5. The trials of the historians
a) I hope this sounds hard to you.  I hope it sounds frustrating yet tantalizing.  Tantalus was the Titan punished by Zeus with an unquenchable thirst and an insatiable hunger.  He stood in a pool of water beneath an apple tree.  When he bent to drink the water it receded.  When he reached out for the fruit, the branch lifted out of reach.
b) The historian seeks truth like Tantalus sought food and drink, wondering if, indeed as we have wondered, it exists at all or if it exists in a way that is meaningful for us; we wonder if truth is contingent and identity inherently unstable.  But, like Tantalus, the historian still reaches out for the truth.
c) The pursuit of truth ought to be extraordinarily difficult ­ if truth were easily found and easily announced would we care so much about it?  The announcement of truth ought to be extraordinarily difficult ­ what freedom would we have if truth were obvious?

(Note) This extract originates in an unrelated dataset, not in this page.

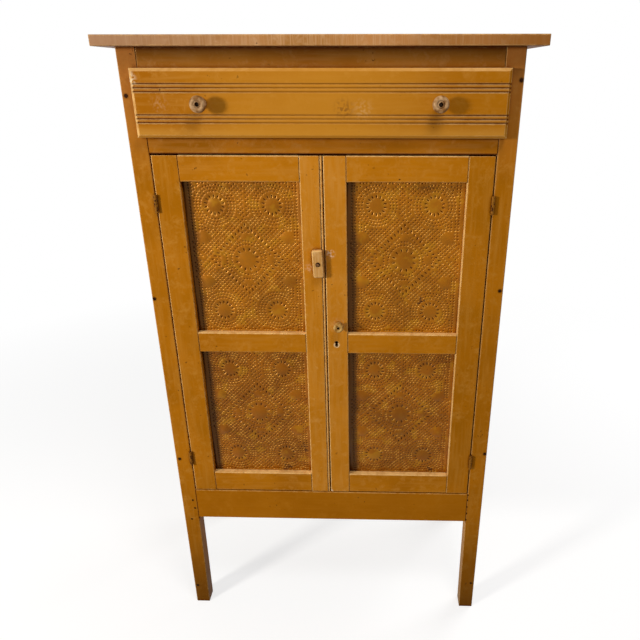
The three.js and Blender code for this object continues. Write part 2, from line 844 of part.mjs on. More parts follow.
// Assembly: the case
function buildCase() {
  const group = new THREE.Group();
  add(group, 'top_board', topBoard(), paint);
  addPair(group, 'front_post', frontPost(), paint);
  addPair(group, 'rear_post', rearPost(), paint);
  addPair(group, 'side_board', board(sideSpan, 'z'), paint);
  for (const [name, heights] of Object.entries(frontRailHeights)) {
    add(group, name, frontRail(heights), paint);
  }
  for (let i = 0; i < backBoardCount; i += 1) {
    add(group, `back_board_${i + 1}`, backBoard(i), rawWood);
  }
  const shelfFront = doorThickness + shelfFrontGap;
  const shelves = [
    ['bottom', apronTop, frontRailThickness + seatGap],
    ['lower_shelf', lowerShelfTop, shelfFront],
    ['upper_shelf', upperShelfTop, shelfFront],
  ];
  for (const [name, top, front] of shelves) {
    add(group, `${name}_board`, shelf(front), rawWood, [0, 0, top]);
    addPair(group, `${name}_cleat`, cleat(), rawWood, [0, 0, top - shelfThickness - seatGap]);
  }
  addPair(group, 'drawer_runner', drawerBearer([middleRailTop - bearerHeight, middleRailTop]), rawWood);
  addPair(group, 'drawer_kicker', drawerBearer([topRailBottom, topRailBottom + bearerHeight]), rawWood);
  for (const [name, height] of [['lower', hingeHeights[0]], ['upper', hingeHeights[1]]]) {
    addPair(group, `${name}_hinge_post_leaf`, postLeaf(), paintedIron, [hingeAcross, hingeDepth, height]);
  }
  return group;
}

// Assembly: the pieces that both doors have
function buildDoors() {
  const group = new THREE.Group();
  const tin = punchedTin();
  addPair(group, 'door_hinge_stile', hingeStile(), paint);
  for (const [name, heights] of Object.entries(doorRailHeights)) {
    addPair(group, `door_${name}`, doorRail(heights), paint);
  }
  for (const [name, height] of [['lower', tinHeights[0]], ['upper', tinHeights[1]]]) {
    addPair(group, `${name}_tin`, tin, paintedTin, [openingMiddle, tinSetback + seatGap, height]);
  }
  for (const [name, height] of [['lower', hingeHeights[0]], ['upper', hingeHeights[1]]]) {
    addPair(group, `${name}_hinge_door_leaf`, doorLeaf(), paintedIron, [hingeAcross, hingeDepth, height]);
  }
  return group;
}

// Assembly: what only one door has
function buildMeetingStiles() {
  const group = new THREE.Group();
  const plain = easedRectangle([doorNear, openingNear], [0, doorThickness]);
  add(group, 'right_door_meeting_stile', carve(meetingStile(plain), ...lockCuts()), paint);
  const beaded = carve(meetingStile(beadedStileOutline()), ...strikeCuts());
  add(group, 'left_door_meeting_stile', mirrored(beaded), paint);
  const pivot = [-(doorNear + buttonSetIn), 0, buttonHeight];
  add(group, 'turn_button', turnButton(), wornKnob, pivot).rotation.y = -buttonLean;
  add(group, 'turn_button_screw', buttonScrew(), steel, pivot);
  const knobPlace = [doorNear + doorKnobSetIn, 0, doorKnobHeight];
  add(group, 'door_knob', knob(doorKnobRadius, doorKnobLength), wornKnob, knobPlace);
  add(group, 'lock_case', lockCase(), steel);
  add(group, 'lock_bolt', box(boltSpan), steel);
  return group;
}

// Assembly: the drawer
function buildDrawer() {
  const group = new THREE.Group();
  const knobPlace = [drawerKnobSpacing / 2, drawerFace, drawerMiddle];
  add(group, 'drawer_front', drawerFront(), paint);
  addPair(group, 'drawer_side', drawerSide(), rawWood);
  add(group, 'drawer_back', drawerBack(), rawWood);
  add(group, 'drawer_bottom', box(drawerBottomSpan), rawWood);
  addPair(group, 'drawer_knob', knob(drawerKnobRadius, drawerKnobLength), wornKnob, knobPlace);
  return group;
}

const pieSafe = new THREE.Group();
pieSafe.add(buildCase(), buildDoors(), buildMeetingStiles(), buildDrawer());
const frontMost = Math.min(-topOverhang, drawerFace - drawerKnobLength);
pieSafe.position.y = -(frontMost + backFace) / 2;

export default pieSafe;
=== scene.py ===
# %% [markdown]
# # A painted pie safe
# A pie safe kept bread and pies out of the reach of flies: a cupboard whose doors have
# punched tin in place of panels, so that air passes and insects don't. This one is
# painted mustard all over. The script dresses a finished CAD model of it, which gives
# every board its place, with old paint, bare wood, iron and tin with real punch marks.

import math
import random

import bmesh
import bpy
from mathutils import Matrix, Vector, noise


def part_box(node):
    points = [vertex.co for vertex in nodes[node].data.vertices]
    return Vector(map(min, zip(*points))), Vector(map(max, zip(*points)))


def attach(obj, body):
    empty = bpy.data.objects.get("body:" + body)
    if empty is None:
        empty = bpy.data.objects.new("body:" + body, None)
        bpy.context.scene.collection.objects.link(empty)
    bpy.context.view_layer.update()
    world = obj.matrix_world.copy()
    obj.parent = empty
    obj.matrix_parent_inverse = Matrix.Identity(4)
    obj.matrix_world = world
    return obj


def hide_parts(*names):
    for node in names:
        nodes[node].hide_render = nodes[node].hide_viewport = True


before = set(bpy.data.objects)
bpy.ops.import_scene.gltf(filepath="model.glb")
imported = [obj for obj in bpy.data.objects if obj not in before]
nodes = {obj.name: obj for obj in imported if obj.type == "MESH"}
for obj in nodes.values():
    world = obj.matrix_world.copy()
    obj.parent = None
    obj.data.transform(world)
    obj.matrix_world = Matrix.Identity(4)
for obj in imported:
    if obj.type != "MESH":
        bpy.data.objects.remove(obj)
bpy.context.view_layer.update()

# %% [markdown]
# ## Sizes
# Blender works in metres and a cabinet maker thinks in millimetres, so one value turns
# one into the other. Each size below belongs to a piece that this script adds.

# %% Units and the planes that pieces sit on
MM = 0.001
POST_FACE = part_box("right_front_post")[0].y
DRAWER_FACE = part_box("drawer_front")[0].y
print("post face at y =", round(POST_FACE / MM, 1), "mm")

# %% [markdown]
# ## Colours
# Colours are written as the hex values that a colour picker gives, and those are sRGB.
# Shaders add and multiply light, so they want linear values. One function turns one
# into the other, and no colour goes into a shader without it.

# %% From sRGB hex to linear
def linear(hex_colour, alpha=1.0):
    """The linear RGBA of a colour such as "B87820"."""
    parts = [int(hex_colour[i:i + 2], 16) / 255 for i in (0, 2, 4)]
    curve = [c / 12.92 if c <= 0.04045 else ((c + 0.055) / 1.055) ** 2.4 for c in parts]
    return (*curve, alpha)


print("mustard is", [round(c, 3) for c in linear("B87820")[:3]], "in linear light")

# %% [markdown]
# ## One helper for shader nodes
# A material is a small graph. This adds one node with its settings. Each input is a
# plain value or comes from another node, and then the two are linked.

# %% Add a node
def add(tree, kind, inputs=None, **settings):
    """Adds a node. An input is a value, an output, or a node, which gives its first output in use."""
    made = tree.nodes.new("ShaderNode" + kind)
    for name, value in settings.items():
        setattr(made, name, value)
    for name, value in (inputs or {}).items():
        if isinstance(value, bpy.types.Node):
            value = next(output for output in value.outputs if output.enabled)
        if isinstance(value, bpy.types.NodeSocket):
            tree.links.new(value, made.inputs[name])
        else:
            made.inputs[name].default_value = value
    return made


def new_material(name):
    """An empty node material, its tree, and the socket that gives a point's place on the cabinet."""
    material = bpy.data.materials.new(name)
    material.use_nodes = True
    tree = material.node_tree
    tree.nodes.clear()
    return material, tree, add(tree, "TexCoord").outputs["Object"]


print("materials start empty, with one helper to fill them")

# %% [markdown]
# ## Coat over coat
# A painter lays one coat over another, and dirt, wear and stains are coats too. So each
# material below makes a list of coats, from the first to the last. A coat is a share,
# from 0 to 1 at each point, and a colour. One loop lays them all with Mix nodes, whose
# two colours are inputs 6 and 7.

# %% Lay the coats
MIX_UNDER, MIX_OVER = 6, 7


def coated(tree, first, coats):
    """The colour once every (share, colour) in coats is laid over the colour called first."""
    laid = linear(first)
    for share, colour in coats:
        laid = add(tree, "Mix", {0: share, MIX_UNDER: laid, MIX_OVER: linear(colour)}, data_type="RGBA")
    return laid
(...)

d) For every generation of historians, this pursuit gets more complicated, the questionaire gets longer.  We must bear our legacy of questions to ask our witnesses, and indeed, as Paul Veyne has suggested, increase it.
e) When we do our duty as historians, when we announce our verdicts, we must do so with the knowledge that our very efforts to tell write a history may undermine the validity of the verdict, that another generation may rightly dismiss our efforts, or a more devastating blow, reduce our achievements to a footnote.
f) So why should you do it? ­  to be part of the project to construct a morally coherent universe; because history is often the ammunition (if not fodder) for contemporary political debate ­ you cannot live in an ahistorical world, you can only live unaware of the role of history in shaping your belief systems and thus be less adept than those who consciously deploy history ; because the question "why" and the effort to answer it are fundamentally human projects; because it’s fun, because as hard and demanding as history is there is very little in the life of the mind that is more exciting.
g) How should you do it? ­ Read, then write.  Read again and write again.  Then read and read and read and write and read and read and read and read.